[start]
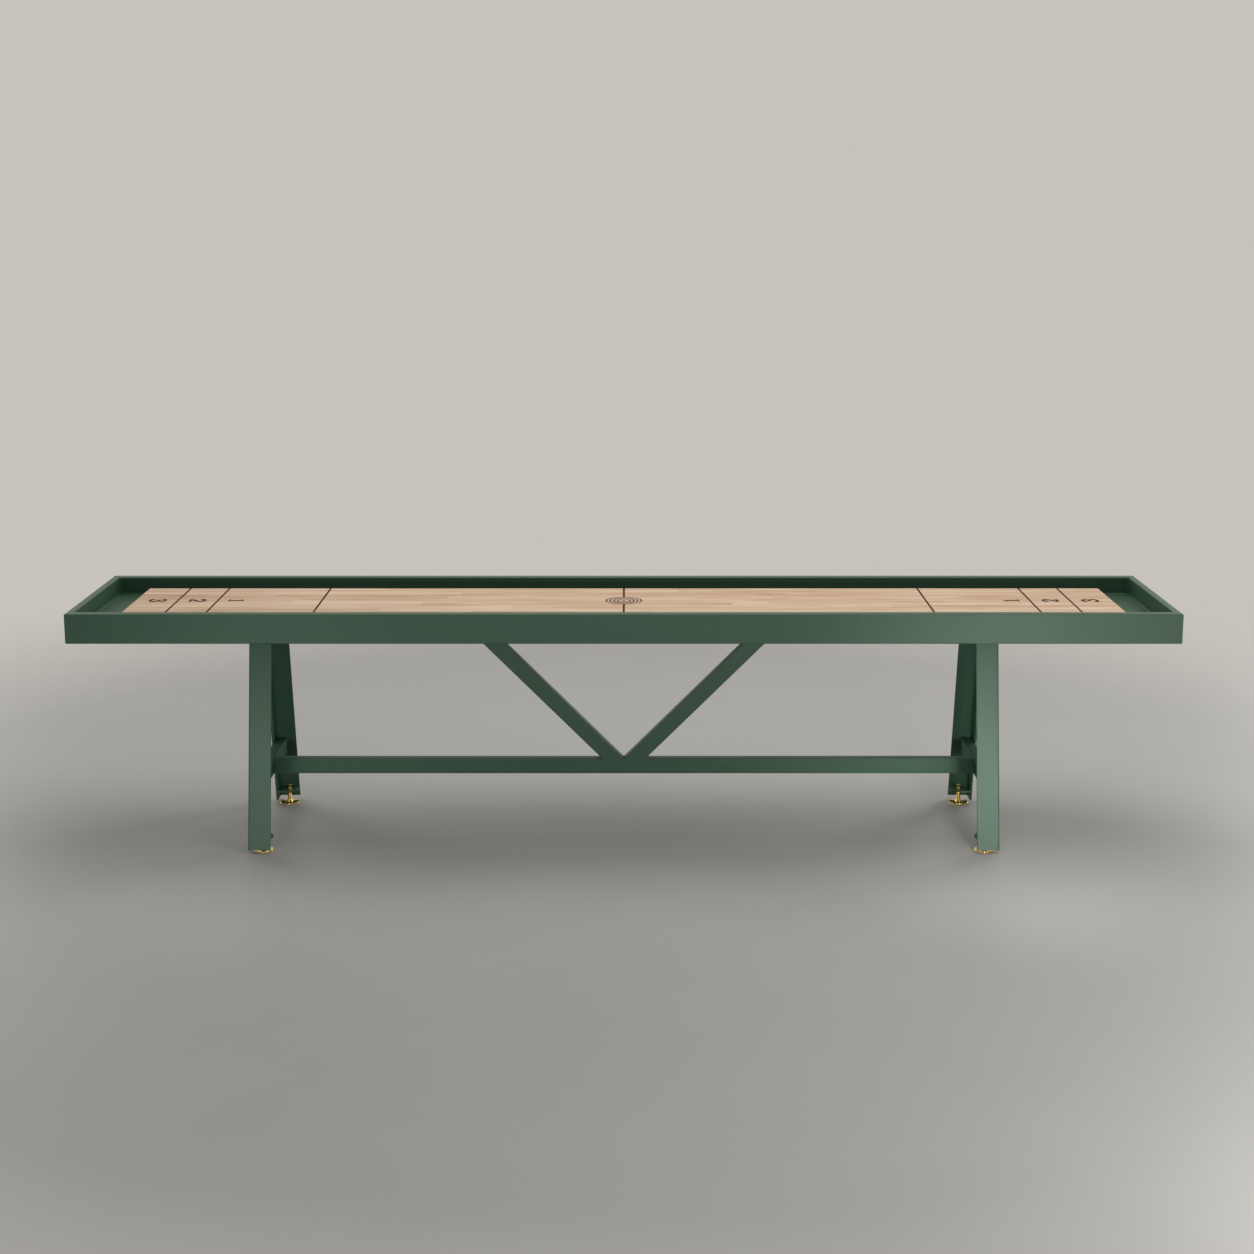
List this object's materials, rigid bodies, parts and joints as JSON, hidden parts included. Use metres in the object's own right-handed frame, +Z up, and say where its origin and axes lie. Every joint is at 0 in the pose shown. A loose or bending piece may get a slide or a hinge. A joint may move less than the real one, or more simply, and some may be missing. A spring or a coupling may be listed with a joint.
{
  "type": "shuffleboard table",
  "caption": "Long tray-topped game table on two splayed leg frames with a braced stretcher; a raised wooden playing board lies in the tray between gutters, on screw feet.",
  "frame": {"origin": "on the floor, below the middle of the table", "axes": "+X along the length, +Y towards the rear long rail, +Z up; the pictured side is -Y"},
  "size_m": [3.658, 0.711, 0.825],
  "materials": {
    "green_coat": "satin powder coat",
    "maple": "lacquered laminated maple",
    "brass": "polished",
    "zinc_steel": "zinc plated"
  },
  "bodies": {
    "table_frame": {"front_rail": "green_coat", "gutter_pan": "green_coat", "left_cross_bar": "green_coat", "left_end_beam": "green_coat", "left_end_rail": "green_coat", "left_front_board_screw": "zinc_steel", "left_front_foot_plate": "green_coat", "left_front_leg": "green_coat", "left_leg_beam": "green_coat", "left_leg_bolt_1": "zinc_steel", "left_leg_bolt_2": "zinc_steel", "left_leg_bolt_3": "zinc_steel", "left_leg_bolt_4": "zinc_steel", "left_leg_plate": "green_coat", "left_rear_board_screw": "zinc_steel", "left_rear_foot_plate": "green_coat", "left_rear_leg": "green_coat", "left_stretcher_bolt": "zinc_steel", "left_stretcher_plug": "zinc_steel", "left_strut": "green_coat", "left_strut_beam": "green_coat", "left_strut_bolt_1": "zinc_steel", "left_strut_bolt_2": "zinc_steel", "left_strut_plate": "green_coat", "middle_beam": "green_coat", "playing_board": "maple", "rear_rail": "green_coat", "right_cross_bar": "green_coat", "right_end_beam": "green_coat", "right_end_rail": "green_coat", "right_front_board_screw": "zinc_steel", "right_front_foot_plate": "green_coat", "right_front_leg": "green_coat", "right_leg_beam": "green_coat", "right_leg_bolt_1": "zinc_steel", "right_leg_bolt_2": "zinc_steel", "right_leg_bolt_3": "zinc_steel", "right_leg_bolt_4": "zinc_steel", "right_leg_plate": "green_coat", "right_rear_board_screw": "zinc_steel", "right_rear_foot_plate": "green_coat", "right_rear_leg": "green_coat", "right_stretcher_bolt": "zinc_steel", "right_stretcher_plug": "zinc_steel", "right_strut": "green_coat", "right_strut_beam": "green_coat", "right_strut_bolt_1": "zinc_steel", "right_strut_bolt_2": "zinc_steel", "right_strut_plate": "green_coat", "stretcher": "green_coat"},
    "left_front_foot": {"left_front_foot_pad": "brass"},
    "left_front_stem": {"left_front_foot_stem": "brass"},
    "left_rear_foot": {"left_rear_foot_pad": "brass"},
    "left_rear_stem": {"left_rear_foot_stem": "brass"},
    "right_front_foot": {"right_front_foot_pad": "brass"},
    "right_front_stem": {"right_front_foot_stem": "brass"},
    "right_rear_foot": {"right_rear_foot_pad": "brass"},
    "right_rear_stem": {"right_rear_foot_stem": "brass"}
  },
  "joints": [
    {"name": "left_front_foot_height", "type": "slide", "parent": "table_frame", "child": "left_front_foot", "axis": [0, 0, -1], "range_m": [-0.009, 0.008]},
    {"name": "left_front_stem_turn", "type": "hinge", "parent": "left_front_foot", "child": "left_front_stem", "pos_m": [-1.216, -0.2866, 0.03], "axis": [0, 0, -1], "range_deg": [-1620, 1440]},
    {"name": "left_rear_foot_height", "type": "slide", "parent": "table_frame", "child": "left_rear_foot", "axis": [0, 0, -1], "range_m": [-0.009, 0.008]},
    {"name": "left_rear_stem_turn", "type": "hinge", "parent": "left_rear_foot", "child": "left_rear_stem", "pos_m": [-1.216, 0.2866, 0.03], "axis": [0, 0, -1], "range_deg": [-1620, 1440]},
    {"name": "right_front_foot_height", "type": "slide", "parent": "table_frame", "child": "right_front_foot", "axis": [0, 0, -1], "range_m": [-0.009, 0.008]},
    {"name": "right_front_stem_turn", "type": "hinge", "parent": "right_front_foot", "child": "right_front_stem", "pos_m": [1.216, -0.2866, 0.03], "axis": [0, 0, -1], "range_deg": [-1620, 1440]},
    {"name": "right_rear_foot_height", "type": "slide", "parent": "table_frame", "child": "right_rear_foot", "axis": [0, 0, -1], "range_m": [-0.009, 0.008]},
    {"name": "right_rear_stem_turn", "type": "hinge", "parent": "right_rear_foot", "child": "right_rear_stem", "pos_m": [1.216, 0.2866, 0.03], "axis": [0, 0, -1], "range_deg": [-1620, 1440]}
  ],
  "couplings": [
    {"joint": "left_front_stem_turn", "follows": "left_front_foot_height", "rad_per_m": 3141.6},
    {"joint": "left_rear_stem_turn", "follows": "left_rear_foot_height", "rad_per_m": 3141.6},
    {"joint": "right_front_stem_turn", "follows": "right_front_foot_height", "rad_per_m": 3141.6},
    {"joint": "right_rear_stem_turn", "follows": "right_rear_foot_height", "rad_per_m": 3141.6}
  ]
}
[end]
» **EXERCISE DIRECTIONS**
Every line of the data above should be reproduced word for word.

» **RESULT FOR THIS TASK**
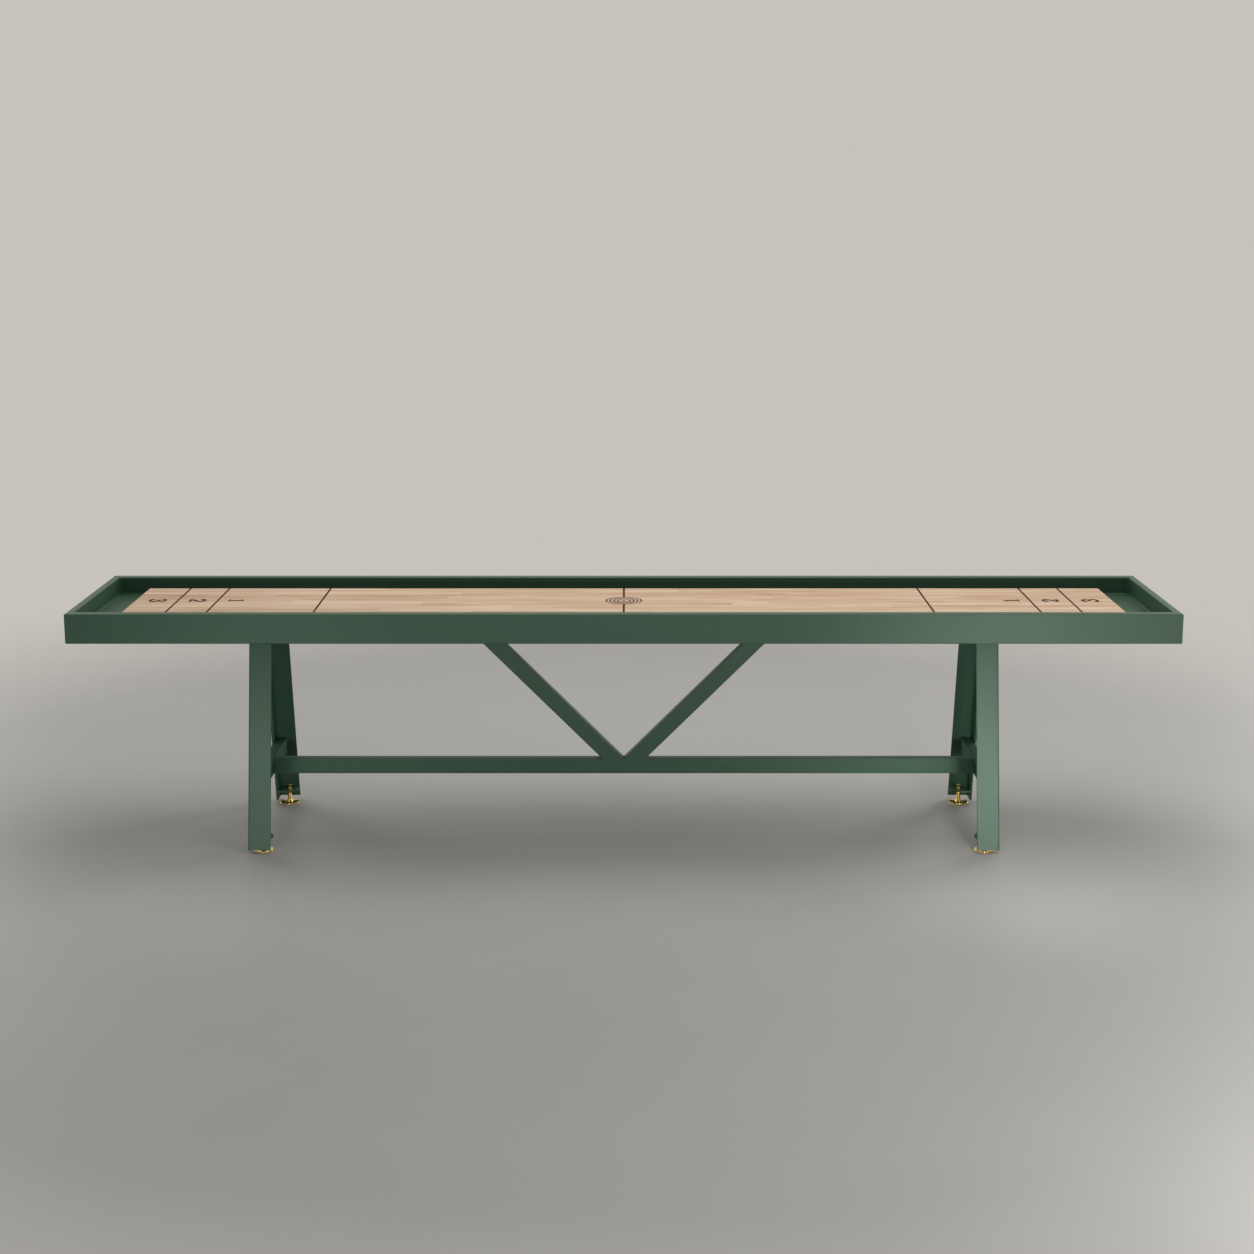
List this object's materials, rigid bodies, parts and joints as JSON, hidden parts included. Use metres in the object's own right-handed frame, +Z up, and say where its origin and axes lie. Every joint is at 0 in the pose shown. A loose or bending piece may get a slide or a hinge. A joint may move less than the real one, or more simply, and some may be missing. A spring or a coupling may be listed with a joint.
{
  "type": "shuffleboard table",
  "caption": "Long tray-topped game table on two splayed leg frames with a braced stretcher; a raised wooden playing board lies in the tray between gutters, on screw feet.",
  "frame": {"origin": "on the floor, below the middle of the table", "axes": "+X along the length, +Y towards the rear long rail, +Z up; the pictured side is -Y"},
  "size_m": [3.658, 0.711, 0.825],
  "materials": {
    "green_coat": "satin powder coat",
    "maple": "lacquered laminated maple",
    "brass": "polished",
    "zinc_steel": "zinc plated"
  },
  "bodies": {
    "table_frame": {"front_rail": "green_coat", "gutter_pan": "green_coat", "left_cross_bar": "green_coat", "left_end_beam": "green_coat", "left_end_rail": "green_coat", "left_front_board_screw": "zinc_steel", "left_front_foot_plate": "green_coat", "left_front_leg": "green_coat", "left_leg_beam": "green_coat", "left_leg_bolt_1": "zinc_steel", "left_leg_bolt_2": "zinc_steel", "left_leg_bolt_3": "zinc_steel", "left_leg_bolt_4": "zinc_steel", "left_leg_plate": "green_coat", "left_rear_board_screw": "zinc_steel", "left_rear_foot_plate": "green_coat", "left_rear_leg": "green_coat", "left_stretcher_bolt": "zinc_steel", "left_stretcher_plug": "zinc_steel", "left_strut": "green_coat", "left_strut_beam": "green_coat", "left_strut_bolt_1": "zinc_steel", "left_strut_bolt_2": "zinc_steel", "left_strut_plate": "green_coat", "middle_beam": "green_coat", "playing_board": "maple", "rear_rail": "green_coat", "right_cross_bar": "green_coat", "right_end_beam": "green_coat", "right_end_rail": "green_coat", "right_front_board_screw": "zinc_steel", "right_front_foot_plate": "green_coat", "right_front_leg": "green_coat", "right_leg_beam": "green_coat", "right_leg_bolt_1": "zinc_steel", "right_leg_bolt_2": "zinc_steel", "right_leg_bolt_3": "zinc_steel", "right_leg_bolt_4": "zinc_steel", "right_leg_plate": "green_coat", "right_rear_board_screw": "zinc_steel", "right_rear_foot_plate": "green_coat", "right_rear_leg": "green_coat", "right_stretcher_bolt": "zinc_steel", "right_stretcher_plug": "zinc_steel", "right_strut": "green_coat", "right_strut_beam": "green_coat", "right_strut_bolt_1": "zinc_steel", "right_strut_bolt_2": "zinc_steel", "right_strut_plate": "green_coat", "stretcher": "green_coat"},
    "left_front_foot": {"left_front_foot_pad": "brass"},
    "left_front_stem": {"left_front_foot_stem": "brass"},
    "left_rear_foot": {"left_rear_foot_pad": "brass"},
    "left_rear_stem": {"left_rear_foot_stem": "brass"},
    "right_front_foot": {"right_front_foot_pad": "brass"},
    "right_front_stem": {"right_front_foot_stem": "brass"},
    "right_rear_foot": {"right_rear_foot_pad": "brass"},
    "right_rear_stem": {"right_rear_foot_stem": "brass"}
  },
  "joints": [
    {"name": "left_front_foot_height", "type": "slide", "parent": "table_frame", "child": "left_front_foot", "axis": [0, 0, -1], "range_m": [-0.009, 0.008]},
    {"name": "left_front_stem_turn", "type": "hinge", "parent": "left_front_foot", "child": "left_front_stem", "pos_m": [-1.216, -0.2866, 0.03], "axis": [0, 0, -1], "range_deg": [-1620, 1440]},
    {"name": "left_rear_foot_height", "type": "slide", "parent": "table_frame", "child": "left_rear_foot", "axis": [0, 0, -1], "range_m": [-0.009, 0.008]},
    {"name": "left_rear_stem_turn", "type": "hinge", "parent": "left_rear_foot", "child": "left_rear_stem", "pos_m": [-1.216, 0.2866, 0.03], "axis": [0, 0, -1], "range_deg": [-1620, 1440]},
    {"name": "right_front_foot_height", "type": "slide", "parent": "table_frame", "child": "right_front_foot", "axis": [0, 0, -1], "range_m": [-0.009, 0.008]},
    {"name": "right_front_stem_turn", "type": "hinge", "parent": "right_front_foot", "child": "right_front_stem", "pos_m": [1.216, -0.2866, 0.03], "axis": [0, 0, -1], "range_deg": [-1620, 1440]},
    {"name": "right_rear_foot_height", "type": "slide", "parent": "table_frame", "child": "right_rear_foot", "axis": [0, 0, -1], "range_m": [-0.009, 0.008]},
    {"name": "right_rear_stem_turn", "type": "hinge", "parent": "right_rear_foot", "child": "right_rear_stem", "pos_m": [1.216, 0.2866, 0.03], "axis": [0, 0, -1], "range_deg": [-1620, 1440]}
  ],
  "couplings": [
    {"joint": "left_front_stem_turn", "follows": "left_front_foot_height", "rad_per_m": 3141.6},
    {"joint": "left_rear_stem_turn", "follows": "left_rear_foot_height", "rad_per_m": 3141.6},
    {"joint": "right_front_stem_turn", "follows": "right_front_foot_height", "rad_per_m": 3141.6},
    {"joint": "right_rear_stem_turn", "follows": "right_rear_foot_height", "rad_per_m": 3141.6}
  ]
}